When x = 15, y = 10.

∴ K = 15 × 10 = 150

So, the equation of variation is xy = 150.

When x = 20,

20y = 150

∴ y = 150/20 = 7.5

Answer is: y = 7.5

As the number of workers increases, the time taken by them to finish a job decreases. This is an example of inverse variation.

As the number of pipes increases, the time taken to fill the tank decreases. This is an example of inverse variation.

As the quantity of petrol increases, its cost also increases. This is an example not of inverse variation.

As the radius of a circle increases, the area of the circle also increases. This is an example not of inverse variation.
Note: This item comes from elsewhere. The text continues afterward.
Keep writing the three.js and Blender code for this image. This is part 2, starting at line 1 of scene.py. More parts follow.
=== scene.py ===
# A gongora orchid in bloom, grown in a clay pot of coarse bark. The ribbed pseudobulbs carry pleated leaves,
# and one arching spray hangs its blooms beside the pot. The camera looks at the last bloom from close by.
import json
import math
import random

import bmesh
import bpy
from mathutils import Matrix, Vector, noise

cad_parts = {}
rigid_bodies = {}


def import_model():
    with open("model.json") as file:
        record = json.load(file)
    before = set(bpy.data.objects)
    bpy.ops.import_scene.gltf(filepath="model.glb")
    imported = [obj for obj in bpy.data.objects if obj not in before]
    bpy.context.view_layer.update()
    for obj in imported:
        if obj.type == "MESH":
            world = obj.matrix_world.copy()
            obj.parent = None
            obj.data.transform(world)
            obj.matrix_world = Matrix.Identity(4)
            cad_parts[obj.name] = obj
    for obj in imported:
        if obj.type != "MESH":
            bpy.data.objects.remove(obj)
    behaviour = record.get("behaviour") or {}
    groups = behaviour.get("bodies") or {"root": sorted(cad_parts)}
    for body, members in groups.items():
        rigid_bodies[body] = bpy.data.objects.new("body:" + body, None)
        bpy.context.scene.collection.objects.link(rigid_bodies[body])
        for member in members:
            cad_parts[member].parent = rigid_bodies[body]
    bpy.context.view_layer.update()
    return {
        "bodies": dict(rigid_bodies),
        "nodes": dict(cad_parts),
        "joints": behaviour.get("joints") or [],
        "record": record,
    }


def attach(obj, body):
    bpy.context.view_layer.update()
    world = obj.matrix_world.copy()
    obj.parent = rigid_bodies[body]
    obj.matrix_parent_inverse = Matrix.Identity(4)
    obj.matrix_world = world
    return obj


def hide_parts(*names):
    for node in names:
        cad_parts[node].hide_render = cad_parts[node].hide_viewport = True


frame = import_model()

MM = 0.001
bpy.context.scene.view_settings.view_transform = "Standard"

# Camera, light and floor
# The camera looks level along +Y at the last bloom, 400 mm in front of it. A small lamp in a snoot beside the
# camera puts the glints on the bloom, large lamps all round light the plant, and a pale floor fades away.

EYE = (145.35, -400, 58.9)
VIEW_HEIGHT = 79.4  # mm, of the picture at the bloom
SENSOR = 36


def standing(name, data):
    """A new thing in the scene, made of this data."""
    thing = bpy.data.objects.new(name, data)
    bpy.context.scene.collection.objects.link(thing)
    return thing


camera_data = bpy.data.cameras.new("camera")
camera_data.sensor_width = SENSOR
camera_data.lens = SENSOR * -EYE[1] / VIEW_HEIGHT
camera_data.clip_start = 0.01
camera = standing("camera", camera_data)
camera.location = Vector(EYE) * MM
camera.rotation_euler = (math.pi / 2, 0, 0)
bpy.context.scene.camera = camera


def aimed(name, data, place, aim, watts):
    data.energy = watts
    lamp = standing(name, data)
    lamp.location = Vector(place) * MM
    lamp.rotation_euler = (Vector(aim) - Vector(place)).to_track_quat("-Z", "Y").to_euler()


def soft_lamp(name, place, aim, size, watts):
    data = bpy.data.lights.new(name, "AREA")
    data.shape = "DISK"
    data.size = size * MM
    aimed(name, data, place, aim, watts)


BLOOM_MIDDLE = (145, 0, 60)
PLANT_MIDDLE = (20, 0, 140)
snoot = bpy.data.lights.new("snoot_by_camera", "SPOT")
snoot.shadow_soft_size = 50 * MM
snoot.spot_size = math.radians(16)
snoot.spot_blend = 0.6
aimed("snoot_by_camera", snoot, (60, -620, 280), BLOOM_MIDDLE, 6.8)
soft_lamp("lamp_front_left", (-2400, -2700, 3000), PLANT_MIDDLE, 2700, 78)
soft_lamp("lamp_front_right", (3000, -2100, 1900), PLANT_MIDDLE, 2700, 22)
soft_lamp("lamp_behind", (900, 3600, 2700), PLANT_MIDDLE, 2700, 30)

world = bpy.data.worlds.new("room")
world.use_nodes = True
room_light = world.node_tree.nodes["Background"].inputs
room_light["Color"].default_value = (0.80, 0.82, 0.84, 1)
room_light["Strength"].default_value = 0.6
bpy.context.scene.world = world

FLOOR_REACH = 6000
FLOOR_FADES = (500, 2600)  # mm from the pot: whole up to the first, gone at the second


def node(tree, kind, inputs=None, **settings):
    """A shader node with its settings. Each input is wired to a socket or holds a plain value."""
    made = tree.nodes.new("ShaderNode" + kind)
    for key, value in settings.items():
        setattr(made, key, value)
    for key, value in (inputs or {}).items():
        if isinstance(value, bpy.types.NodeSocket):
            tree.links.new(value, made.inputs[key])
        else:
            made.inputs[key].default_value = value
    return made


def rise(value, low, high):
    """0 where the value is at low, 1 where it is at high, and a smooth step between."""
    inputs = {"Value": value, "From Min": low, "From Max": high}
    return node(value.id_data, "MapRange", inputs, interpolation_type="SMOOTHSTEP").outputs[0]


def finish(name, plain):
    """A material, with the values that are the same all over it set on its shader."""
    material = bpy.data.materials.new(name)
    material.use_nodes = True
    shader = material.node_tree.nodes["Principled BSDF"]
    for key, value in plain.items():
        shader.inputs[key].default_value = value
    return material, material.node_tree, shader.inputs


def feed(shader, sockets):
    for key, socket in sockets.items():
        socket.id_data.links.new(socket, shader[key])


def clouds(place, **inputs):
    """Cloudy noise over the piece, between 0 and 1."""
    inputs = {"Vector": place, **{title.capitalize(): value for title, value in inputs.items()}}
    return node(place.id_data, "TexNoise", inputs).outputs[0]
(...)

Let the number of workers be n and the time to build a wall in hours be t.

The number of workers varies inversely as the time t (in hours).
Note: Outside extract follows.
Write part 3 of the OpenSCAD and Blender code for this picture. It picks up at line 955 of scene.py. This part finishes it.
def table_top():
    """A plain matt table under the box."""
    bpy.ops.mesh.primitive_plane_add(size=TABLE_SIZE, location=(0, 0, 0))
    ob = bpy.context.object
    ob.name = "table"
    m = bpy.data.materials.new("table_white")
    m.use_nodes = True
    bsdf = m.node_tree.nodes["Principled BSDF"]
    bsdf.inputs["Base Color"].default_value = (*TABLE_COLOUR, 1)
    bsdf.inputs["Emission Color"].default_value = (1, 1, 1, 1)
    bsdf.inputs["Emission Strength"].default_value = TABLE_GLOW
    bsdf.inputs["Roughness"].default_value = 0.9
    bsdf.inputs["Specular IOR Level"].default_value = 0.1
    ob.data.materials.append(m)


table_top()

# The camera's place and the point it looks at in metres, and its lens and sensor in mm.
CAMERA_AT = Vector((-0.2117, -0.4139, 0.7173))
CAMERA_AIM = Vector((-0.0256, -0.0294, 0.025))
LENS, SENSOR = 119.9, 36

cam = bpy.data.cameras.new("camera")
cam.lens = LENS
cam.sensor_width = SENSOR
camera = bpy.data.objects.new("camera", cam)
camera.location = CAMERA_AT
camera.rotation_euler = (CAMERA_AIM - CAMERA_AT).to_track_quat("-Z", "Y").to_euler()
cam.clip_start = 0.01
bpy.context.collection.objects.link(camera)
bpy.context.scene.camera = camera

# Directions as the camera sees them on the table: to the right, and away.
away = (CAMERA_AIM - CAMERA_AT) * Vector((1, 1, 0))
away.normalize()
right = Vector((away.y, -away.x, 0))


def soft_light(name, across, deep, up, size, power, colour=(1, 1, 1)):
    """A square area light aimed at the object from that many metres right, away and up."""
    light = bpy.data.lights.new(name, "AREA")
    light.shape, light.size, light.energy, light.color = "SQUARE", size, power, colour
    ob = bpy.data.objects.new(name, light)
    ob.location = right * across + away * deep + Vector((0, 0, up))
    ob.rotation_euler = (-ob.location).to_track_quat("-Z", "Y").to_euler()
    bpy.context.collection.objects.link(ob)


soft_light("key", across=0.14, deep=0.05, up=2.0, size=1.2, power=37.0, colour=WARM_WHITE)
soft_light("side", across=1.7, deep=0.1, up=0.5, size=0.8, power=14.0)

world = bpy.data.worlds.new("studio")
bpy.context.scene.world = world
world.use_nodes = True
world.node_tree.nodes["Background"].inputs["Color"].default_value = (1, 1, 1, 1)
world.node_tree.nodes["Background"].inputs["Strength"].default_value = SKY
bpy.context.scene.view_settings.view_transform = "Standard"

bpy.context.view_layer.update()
n ∝ \(\frac{1}{t}\), ∴ n = \(\frac{k}{t}\)          ... (k is a constant.)

∴ nt = k is the equation of variation.

When n = 5, t =48 hours

∴ 15 × 48 = k

∴ k = 720 is the constant of variation.

∴ nt = 720 is the equation of variation.

Substituting t = 30,

n × 30 = 720

∴ n = \(\frac{720}{30}\)

∴ n = 24

Answer is : 24 workers will be required.

The time taken to fill a bag of milk varies directly as the number of bags.

Let the number of bags be n and the time taken to fill it in minutes be t.

Then n ∝ t

∴ n = kt .   .. (k is the constant.)

∴ \(\frac{n}{t}\) = k is the equation of variation.

When n = 120, t = 3 minutes

∴ \(\frac{120}{3}\) = k

∴ k = 40 is the constant of variation.

\(\frac{n}{t}\) = 40 is the equation of variation.

Substituting n = 1800.

\(\frac{1800}{t}\) = 40

\(\frac{1800}{40}\) = t

∴ t = 45

Answer is: 45 minutes to fill 1800 bags.

Let the speed of the car be s and the time taken to travel some distance be t.

There is inverse variation in the speed and the time.

s ∝ \(\frac{k}{t}\), ∴ s = \(\frac{k}{t}\)         ... (k is a constant.)

∴ st = k is the equation of variation.

When s = 60, t = 8

∴ 60 × 8 = k

∴ k = 480 is the constant of variation.

∴ st = 480 is the equation of variation.

Substituting t = \(7\frac{1}{2}\) = 7.5,

s × 7.5 = 480

∴ s = \(\frac{480}{7.5}\)

∴ s = 64

To cover the distance, speed of the car should be 64 km/h.

s increase in the speed = (64 - 60)km/h = 4 km/h.

Answer is : The speed of the car should be increased by 4 km/h.